According to the United Nations Office for the Coordination of Humanitarian Affairs, the number of food-insecure Yemenis has doubled over the past two years. This translates to roughly 10 million nationals, or 44.5 percent of the population, of whom 5 million need immediate assistance.

Yemen has also been in negotiations with the International Monetary Fund, which approved a $370 million loan in April.

But the IMF money does not guarantee relief from soaring food prices. Anti-IMF groups say the fund’s economic free-market policies and ideology will breed more poverty and raise prices, as they say they did under former President Hosni Mubarak.

In recent years, food price volatility has been in part attributed to food commodity speculators who bet on the price of wheat or other foodstuffs in the near future. Traders have become increasingly active and bold in recent years, speculating over the weather and crop yields.

The practice is hardest on poor and developing countries that rely on a stable market price for foodstuffs.

Proof is in the policies

No matter what measures are taken, experts say the government will likely have to deal with increases in food prices in the coming months — but how much these increases will impact the poor will depend on the competence and safety net of the government’s overall economic policy.
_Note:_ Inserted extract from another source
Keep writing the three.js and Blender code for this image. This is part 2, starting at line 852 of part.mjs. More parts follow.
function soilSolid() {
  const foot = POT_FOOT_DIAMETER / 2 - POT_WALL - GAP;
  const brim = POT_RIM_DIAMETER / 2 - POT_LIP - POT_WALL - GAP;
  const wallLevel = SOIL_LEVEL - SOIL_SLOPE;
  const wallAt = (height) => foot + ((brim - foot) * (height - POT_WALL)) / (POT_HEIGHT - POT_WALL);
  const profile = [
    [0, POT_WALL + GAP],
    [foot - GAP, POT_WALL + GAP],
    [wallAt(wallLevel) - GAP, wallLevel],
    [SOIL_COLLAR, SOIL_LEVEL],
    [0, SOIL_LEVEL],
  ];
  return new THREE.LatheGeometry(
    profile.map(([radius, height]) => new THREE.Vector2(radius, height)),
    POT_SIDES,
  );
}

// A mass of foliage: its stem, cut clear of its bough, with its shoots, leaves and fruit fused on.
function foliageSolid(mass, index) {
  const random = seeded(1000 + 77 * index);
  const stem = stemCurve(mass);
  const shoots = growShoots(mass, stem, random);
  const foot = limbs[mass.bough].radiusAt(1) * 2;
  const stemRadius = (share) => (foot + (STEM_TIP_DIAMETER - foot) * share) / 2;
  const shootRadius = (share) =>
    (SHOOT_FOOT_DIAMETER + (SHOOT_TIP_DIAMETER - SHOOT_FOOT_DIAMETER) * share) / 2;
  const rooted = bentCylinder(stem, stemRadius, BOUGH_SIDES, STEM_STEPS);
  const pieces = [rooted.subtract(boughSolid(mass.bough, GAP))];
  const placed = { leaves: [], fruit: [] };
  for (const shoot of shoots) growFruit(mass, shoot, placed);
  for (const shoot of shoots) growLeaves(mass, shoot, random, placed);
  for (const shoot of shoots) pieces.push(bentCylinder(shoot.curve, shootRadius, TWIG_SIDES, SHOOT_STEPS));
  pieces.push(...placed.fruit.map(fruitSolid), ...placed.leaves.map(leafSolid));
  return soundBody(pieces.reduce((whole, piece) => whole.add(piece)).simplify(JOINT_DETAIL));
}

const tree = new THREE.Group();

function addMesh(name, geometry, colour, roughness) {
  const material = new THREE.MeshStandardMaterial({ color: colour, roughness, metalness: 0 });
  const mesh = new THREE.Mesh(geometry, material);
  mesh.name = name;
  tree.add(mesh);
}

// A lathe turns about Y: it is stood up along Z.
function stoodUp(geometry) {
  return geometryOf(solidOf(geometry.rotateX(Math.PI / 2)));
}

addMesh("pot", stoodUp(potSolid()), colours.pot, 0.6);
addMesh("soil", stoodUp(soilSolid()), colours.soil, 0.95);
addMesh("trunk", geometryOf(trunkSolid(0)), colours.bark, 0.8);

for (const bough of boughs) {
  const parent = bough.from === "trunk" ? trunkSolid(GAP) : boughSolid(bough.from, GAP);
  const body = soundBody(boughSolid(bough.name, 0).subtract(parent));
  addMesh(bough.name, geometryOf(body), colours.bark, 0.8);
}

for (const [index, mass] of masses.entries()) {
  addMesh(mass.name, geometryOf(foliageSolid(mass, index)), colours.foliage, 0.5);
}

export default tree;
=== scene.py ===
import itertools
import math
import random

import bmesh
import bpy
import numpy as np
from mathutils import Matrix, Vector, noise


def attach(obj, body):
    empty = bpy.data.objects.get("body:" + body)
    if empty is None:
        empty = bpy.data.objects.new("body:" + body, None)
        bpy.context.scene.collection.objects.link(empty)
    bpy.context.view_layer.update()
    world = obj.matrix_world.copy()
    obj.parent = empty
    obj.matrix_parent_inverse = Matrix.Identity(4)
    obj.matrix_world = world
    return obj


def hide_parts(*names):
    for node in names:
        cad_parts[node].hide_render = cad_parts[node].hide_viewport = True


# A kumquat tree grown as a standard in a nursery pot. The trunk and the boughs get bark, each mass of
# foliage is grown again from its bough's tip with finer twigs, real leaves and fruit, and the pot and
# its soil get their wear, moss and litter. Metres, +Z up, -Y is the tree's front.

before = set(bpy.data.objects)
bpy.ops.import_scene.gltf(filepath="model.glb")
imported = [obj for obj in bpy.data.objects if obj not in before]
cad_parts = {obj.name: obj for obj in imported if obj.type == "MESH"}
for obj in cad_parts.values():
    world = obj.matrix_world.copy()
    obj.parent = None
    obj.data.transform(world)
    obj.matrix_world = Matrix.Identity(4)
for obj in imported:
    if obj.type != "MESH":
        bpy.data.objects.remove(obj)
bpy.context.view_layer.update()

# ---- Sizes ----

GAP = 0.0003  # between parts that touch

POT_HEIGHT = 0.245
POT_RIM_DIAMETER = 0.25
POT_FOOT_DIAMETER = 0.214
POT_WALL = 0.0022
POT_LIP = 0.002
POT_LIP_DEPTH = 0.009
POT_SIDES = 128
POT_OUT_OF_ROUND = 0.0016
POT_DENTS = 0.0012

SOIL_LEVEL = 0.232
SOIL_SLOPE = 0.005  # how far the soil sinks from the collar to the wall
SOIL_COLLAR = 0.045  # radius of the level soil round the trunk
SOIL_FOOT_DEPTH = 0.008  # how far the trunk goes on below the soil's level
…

So far, it seems that President Mohamed Morsy’s government still has many hungry bellies to fill before it proves itself capable of keeping food affordable.

Om Shahenda, a domestic worker who lives with her three daughters, is unimpressed by the new government’s actions so far to help her feed her family. Widowed and in her late 50s, she says she can no longer keep up with rising prices.

“At times, I have no money at all at home,” she says. “On a recent occasion, I had to the sell the last bag of sugar to a nearby coffee shop to afford transportation to a house I work at.”

She’s not hopeful that leaders’ actions will be able to change her situation any time soon.

“Where is Morsy now? Collecting money from the world — money that we never see,” she says.